With Casey McGehee not hitting or fielding well for several weeks, it appeared likely that a difficult decision would come at some point. I’m just surprised it happened before June 1, the arbitrary point of the season when it’s no longer considered “early.”
Here’s what it means:
1. The Giants have 10 days to trade McGehee after he clears waivers.
But the Giants are on the hook for almost $3.5 million, so that will not occur. Bobby Evans said they’d like it if McGehee were to join their Triple-A team, and it’s hard to predict what he’ll decide. Sacramento isn’t all that far away, but it’s minor league ball, and he’s getting paid regardless of whether he plays or not. He may want to wait it out and see if another team signs him after he becomes a free agent, but he could accept the assignment and try to get his game back in the Pacific Coast League.

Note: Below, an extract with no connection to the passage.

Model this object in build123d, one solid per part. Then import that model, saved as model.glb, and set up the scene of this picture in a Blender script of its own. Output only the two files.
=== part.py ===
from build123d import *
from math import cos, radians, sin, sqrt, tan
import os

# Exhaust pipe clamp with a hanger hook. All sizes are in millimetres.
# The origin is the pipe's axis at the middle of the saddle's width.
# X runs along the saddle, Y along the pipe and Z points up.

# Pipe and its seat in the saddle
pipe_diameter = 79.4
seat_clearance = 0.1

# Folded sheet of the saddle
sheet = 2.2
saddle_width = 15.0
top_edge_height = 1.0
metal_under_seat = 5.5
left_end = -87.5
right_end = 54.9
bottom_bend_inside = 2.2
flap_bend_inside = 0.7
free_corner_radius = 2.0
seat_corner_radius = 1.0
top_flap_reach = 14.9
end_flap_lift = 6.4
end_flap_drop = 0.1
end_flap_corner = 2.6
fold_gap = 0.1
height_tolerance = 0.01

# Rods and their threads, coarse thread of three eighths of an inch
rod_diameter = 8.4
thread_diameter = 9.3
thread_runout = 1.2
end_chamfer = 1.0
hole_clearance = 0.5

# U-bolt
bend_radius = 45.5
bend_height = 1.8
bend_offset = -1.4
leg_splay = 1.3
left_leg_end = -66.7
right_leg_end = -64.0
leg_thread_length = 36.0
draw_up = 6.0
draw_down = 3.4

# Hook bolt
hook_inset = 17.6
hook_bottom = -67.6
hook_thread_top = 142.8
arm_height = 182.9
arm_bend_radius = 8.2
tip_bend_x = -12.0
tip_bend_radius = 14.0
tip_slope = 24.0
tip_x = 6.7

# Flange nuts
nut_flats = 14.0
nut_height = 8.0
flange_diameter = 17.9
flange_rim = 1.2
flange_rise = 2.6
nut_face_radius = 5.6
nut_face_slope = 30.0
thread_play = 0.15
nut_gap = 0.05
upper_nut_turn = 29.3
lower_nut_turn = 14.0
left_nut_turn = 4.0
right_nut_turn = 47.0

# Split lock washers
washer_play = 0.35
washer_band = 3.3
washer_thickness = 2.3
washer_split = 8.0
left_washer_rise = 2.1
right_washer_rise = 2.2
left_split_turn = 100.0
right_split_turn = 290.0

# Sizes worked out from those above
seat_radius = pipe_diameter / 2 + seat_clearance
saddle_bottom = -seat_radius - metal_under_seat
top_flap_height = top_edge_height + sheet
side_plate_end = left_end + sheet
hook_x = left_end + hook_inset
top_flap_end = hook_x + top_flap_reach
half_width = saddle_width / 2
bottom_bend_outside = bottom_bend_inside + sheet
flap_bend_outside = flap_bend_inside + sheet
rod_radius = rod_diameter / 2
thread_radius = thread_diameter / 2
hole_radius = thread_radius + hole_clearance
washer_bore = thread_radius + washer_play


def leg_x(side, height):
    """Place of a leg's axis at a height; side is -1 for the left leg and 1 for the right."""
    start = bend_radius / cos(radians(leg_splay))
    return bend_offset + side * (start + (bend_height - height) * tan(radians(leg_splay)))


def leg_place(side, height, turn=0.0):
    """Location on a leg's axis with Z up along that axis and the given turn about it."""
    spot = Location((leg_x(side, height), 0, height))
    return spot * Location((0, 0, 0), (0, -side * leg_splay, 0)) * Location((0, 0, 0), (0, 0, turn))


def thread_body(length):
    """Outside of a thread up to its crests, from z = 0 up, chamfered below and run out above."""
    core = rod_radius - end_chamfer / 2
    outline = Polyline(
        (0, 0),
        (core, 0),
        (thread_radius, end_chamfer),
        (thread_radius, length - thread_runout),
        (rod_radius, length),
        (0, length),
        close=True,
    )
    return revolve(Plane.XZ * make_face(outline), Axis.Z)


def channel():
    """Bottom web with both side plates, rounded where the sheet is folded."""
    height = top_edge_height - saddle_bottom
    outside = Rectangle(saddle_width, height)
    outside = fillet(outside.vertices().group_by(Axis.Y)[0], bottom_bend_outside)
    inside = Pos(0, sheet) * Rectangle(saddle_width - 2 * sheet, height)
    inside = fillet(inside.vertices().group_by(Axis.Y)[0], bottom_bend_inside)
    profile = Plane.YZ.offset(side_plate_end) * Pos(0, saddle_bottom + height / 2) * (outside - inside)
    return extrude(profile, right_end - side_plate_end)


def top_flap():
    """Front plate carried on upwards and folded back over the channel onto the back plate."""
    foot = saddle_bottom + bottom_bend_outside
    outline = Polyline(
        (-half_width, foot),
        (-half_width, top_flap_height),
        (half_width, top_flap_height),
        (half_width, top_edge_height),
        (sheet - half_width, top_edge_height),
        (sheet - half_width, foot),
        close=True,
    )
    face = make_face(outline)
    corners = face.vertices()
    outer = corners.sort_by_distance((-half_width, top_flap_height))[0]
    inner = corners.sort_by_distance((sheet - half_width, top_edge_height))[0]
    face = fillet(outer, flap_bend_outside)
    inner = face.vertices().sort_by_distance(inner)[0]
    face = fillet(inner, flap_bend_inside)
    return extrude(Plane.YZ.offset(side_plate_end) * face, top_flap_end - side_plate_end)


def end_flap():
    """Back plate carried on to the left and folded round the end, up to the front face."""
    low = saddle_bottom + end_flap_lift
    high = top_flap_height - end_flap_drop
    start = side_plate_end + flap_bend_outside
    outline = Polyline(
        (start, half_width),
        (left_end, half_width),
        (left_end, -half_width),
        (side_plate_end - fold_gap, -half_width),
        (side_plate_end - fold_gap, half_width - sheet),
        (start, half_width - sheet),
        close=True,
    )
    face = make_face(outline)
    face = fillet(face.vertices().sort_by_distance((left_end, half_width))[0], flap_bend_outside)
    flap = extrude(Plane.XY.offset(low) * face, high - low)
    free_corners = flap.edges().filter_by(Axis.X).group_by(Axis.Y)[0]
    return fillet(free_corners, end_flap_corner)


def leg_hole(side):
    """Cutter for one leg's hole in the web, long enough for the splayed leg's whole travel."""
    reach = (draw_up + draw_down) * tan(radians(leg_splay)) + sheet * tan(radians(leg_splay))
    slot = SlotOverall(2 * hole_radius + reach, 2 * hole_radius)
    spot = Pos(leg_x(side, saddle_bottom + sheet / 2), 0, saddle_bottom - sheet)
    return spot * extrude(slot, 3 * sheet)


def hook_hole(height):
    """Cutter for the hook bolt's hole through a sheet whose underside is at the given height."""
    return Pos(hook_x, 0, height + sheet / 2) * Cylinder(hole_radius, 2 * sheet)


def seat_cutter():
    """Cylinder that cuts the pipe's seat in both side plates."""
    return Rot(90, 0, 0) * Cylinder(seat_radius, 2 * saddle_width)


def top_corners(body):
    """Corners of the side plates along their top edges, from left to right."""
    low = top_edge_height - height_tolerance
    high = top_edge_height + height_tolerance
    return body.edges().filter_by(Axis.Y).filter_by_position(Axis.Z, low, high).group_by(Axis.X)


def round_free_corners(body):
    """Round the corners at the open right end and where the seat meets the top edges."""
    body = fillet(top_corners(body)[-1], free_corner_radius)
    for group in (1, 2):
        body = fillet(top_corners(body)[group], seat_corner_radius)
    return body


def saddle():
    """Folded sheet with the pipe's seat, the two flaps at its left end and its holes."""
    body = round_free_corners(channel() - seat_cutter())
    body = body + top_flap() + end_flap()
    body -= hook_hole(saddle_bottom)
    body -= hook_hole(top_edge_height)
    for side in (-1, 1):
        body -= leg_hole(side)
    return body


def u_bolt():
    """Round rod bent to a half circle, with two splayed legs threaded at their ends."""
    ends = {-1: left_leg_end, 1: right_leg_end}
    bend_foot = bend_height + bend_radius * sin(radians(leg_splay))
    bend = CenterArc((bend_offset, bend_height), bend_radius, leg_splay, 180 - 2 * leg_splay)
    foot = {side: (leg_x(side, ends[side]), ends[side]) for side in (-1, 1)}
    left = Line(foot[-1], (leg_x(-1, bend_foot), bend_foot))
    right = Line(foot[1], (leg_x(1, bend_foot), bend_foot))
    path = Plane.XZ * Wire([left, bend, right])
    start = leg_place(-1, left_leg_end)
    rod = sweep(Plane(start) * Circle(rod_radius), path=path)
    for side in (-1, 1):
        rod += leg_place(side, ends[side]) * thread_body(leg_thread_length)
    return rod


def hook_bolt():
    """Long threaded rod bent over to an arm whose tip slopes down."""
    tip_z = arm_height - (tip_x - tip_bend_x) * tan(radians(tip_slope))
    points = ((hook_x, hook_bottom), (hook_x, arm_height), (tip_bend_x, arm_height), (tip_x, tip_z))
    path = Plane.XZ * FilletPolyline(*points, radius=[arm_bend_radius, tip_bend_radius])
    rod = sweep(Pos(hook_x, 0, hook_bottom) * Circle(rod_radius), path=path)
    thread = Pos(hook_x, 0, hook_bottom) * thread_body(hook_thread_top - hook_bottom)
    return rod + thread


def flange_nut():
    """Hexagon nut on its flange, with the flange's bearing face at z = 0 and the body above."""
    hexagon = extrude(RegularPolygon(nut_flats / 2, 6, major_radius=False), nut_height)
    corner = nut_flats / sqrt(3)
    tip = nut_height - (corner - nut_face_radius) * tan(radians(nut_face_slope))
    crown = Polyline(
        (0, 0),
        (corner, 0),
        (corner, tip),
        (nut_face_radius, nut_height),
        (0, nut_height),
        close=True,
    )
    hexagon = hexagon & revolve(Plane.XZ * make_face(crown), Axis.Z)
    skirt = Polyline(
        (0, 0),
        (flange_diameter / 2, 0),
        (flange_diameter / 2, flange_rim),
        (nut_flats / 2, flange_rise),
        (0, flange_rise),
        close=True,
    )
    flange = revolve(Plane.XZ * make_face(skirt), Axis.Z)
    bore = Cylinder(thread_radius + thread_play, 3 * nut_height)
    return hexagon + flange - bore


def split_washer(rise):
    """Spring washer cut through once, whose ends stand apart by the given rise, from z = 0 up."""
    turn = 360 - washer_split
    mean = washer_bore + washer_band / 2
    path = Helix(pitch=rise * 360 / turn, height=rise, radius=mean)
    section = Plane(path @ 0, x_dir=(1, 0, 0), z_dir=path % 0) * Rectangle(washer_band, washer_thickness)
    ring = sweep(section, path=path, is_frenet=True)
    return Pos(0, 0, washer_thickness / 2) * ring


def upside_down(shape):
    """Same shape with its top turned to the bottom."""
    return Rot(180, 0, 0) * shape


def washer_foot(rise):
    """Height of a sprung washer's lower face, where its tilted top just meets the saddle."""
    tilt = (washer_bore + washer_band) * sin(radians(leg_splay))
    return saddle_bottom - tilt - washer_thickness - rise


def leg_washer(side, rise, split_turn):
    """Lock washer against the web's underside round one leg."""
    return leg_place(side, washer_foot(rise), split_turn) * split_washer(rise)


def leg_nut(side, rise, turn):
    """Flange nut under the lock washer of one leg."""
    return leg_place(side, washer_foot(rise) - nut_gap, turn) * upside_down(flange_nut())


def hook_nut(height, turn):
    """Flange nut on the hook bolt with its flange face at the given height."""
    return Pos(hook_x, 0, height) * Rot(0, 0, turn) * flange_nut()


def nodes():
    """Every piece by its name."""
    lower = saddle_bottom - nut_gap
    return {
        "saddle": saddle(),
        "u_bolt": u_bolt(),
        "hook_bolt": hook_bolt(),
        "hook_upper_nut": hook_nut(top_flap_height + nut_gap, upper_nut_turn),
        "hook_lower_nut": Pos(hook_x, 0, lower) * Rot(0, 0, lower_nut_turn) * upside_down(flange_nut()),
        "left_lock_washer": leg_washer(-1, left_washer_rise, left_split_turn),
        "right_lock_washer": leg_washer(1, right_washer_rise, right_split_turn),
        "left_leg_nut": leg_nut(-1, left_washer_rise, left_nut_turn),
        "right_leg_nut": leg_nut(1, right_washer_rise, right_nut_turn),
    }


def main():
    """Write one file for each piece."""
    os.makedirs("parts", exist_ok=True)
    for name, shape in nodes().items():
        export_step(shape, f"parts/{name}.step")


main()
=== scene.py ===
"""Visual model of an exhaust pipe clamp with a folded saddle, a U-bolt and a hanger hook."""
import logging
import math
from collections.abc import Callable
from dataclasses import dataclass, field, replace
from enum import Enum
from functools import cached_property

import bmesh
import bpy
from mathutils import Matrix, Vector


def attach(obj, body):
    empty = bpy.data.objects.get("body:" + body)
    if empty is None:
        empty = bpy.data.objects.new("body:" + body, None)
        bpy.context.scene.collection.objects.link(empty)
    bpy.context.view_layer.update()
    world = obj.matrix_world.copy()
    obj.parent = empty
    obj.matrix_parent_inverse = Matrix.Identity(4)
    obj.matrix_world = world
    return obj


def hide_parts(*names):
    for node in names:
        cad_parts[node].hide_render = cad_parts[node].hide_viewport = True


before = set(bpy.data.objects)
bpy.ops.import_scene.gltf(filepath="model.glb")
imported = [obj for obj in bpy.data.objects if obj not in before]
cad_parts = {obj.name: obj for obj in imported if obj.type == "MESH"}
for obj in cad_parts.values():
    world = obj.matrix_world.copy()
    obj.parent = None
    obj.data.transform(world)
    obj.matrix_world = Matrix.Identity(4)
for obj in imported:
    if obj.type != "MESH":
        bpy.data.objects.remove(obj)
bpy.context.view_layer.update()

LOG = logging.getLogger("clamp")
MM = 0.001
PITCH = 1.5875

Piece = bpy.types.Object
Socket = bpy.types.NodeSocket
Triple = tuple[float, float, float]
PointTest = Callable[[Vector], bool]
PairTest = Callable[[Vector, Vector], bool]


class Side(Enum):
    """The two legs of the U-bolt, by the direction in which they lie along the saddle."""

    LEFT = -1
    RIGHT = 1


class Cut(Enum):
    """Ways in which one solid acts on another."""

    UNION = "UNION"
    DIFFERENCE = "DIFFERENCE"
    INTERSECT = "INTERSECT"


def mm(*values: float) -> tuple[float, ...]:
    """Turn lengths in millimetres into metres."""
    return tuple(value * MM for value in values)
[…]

2. McGehee’s knee injury was probably never going to heal this season.
Via Alex Pavlovic:
“Coming off spring training, I think that set him back,” Evans said. “He was Comeback Player of the Year last year for a reason. The injury had some effect.”
McGehee, who was noticeably hobbled for a stretch of April games, wouldn’t use it as an excuse.
“Who knows? I had the best year of my career with a bad knee,” he said. “If I’m going out there, I expect to perform. Everybody has got something bothering them. I guess that’s nice for them to try to make an excuse, but I don’t need excuses. If I get out there, I expect myself to perform.”
If McGehee meant 2010 when he referred to the best year of his career (23 homers, highest WAR figures of his career), then OK. But if he meant 2014 (fourth in the NL in hits), then the Giants probably should’ve done some more homework before making that offseason trade. Or not, since they can afford to pay McGehee and still make a deal to acquire another veteran third baseman if the need arises.
3. The bullpen is in a little bit of trouble.
McGehee was replaced by Duffy in the starting lineup, but he was replaced by Hunter Strickland on the roster. The Giants have played 44 games and five of their relievers have appeared in 21 games (so they’re on pace for 77 appearances). Another, Jeremy Affeldt, has appeared in 20 games, and he’s been awful in May. With these games in Colorado, and the doubleheader yesterday, and Sergio Romo and Jean Machi also struggling a bit in recent weeks, the bullpen is looking shaky enough to make a 13-man staff a necessity instead of a luxury.
4. Matt Duffy is quite the story.
The guy skipped Triple-A, and most people (myself included) thought he’d start the year in Sacramento since he had options, but instead he beat out Ehire Adrianza. Adrianza was not picked up off waivers, and he’s hitting .350/.429/.475 for the River Cats in a pretty hitter-friendly league. Duffy, 24, kept coming through again and again in memorable situations, to the point where he forced his way ahead of a 32-year-old established veteran.
Duffy is also hitting .299/.330/.402, which no one saw coming. However, according to a reliable source, Duffy is the hardest-working guy on the team. He’s an easy guy to root for, that’s for sure.
5. The Giants are committed to athleticism.
They’re probably going to have to DFA Travis Ishikawa as well, because Joaquin Arias is the only infielder backing up shortstop and second base with Duffy now a starter at third. The Giants aren’t going to part with Justin Maxwell to add Ishikawa to the active roster, and Maxwell is one of five very athletic Giants outfielders. The Giants’ starting infield is comprised of four guys under 30 (five if you count Buster Posey), and all of them are complete players. Whether or not is was due to his knee or his natural athletic gifts (ahem), the Giants couldn’t bear to watch McGehee ground into another double play. He even got thrown out at home yesterday in his last game before getting DFA’d. In the post-steroid era, teams have to run and move runners, and Duffy accomplished both tasks much better than McGehee in 2015.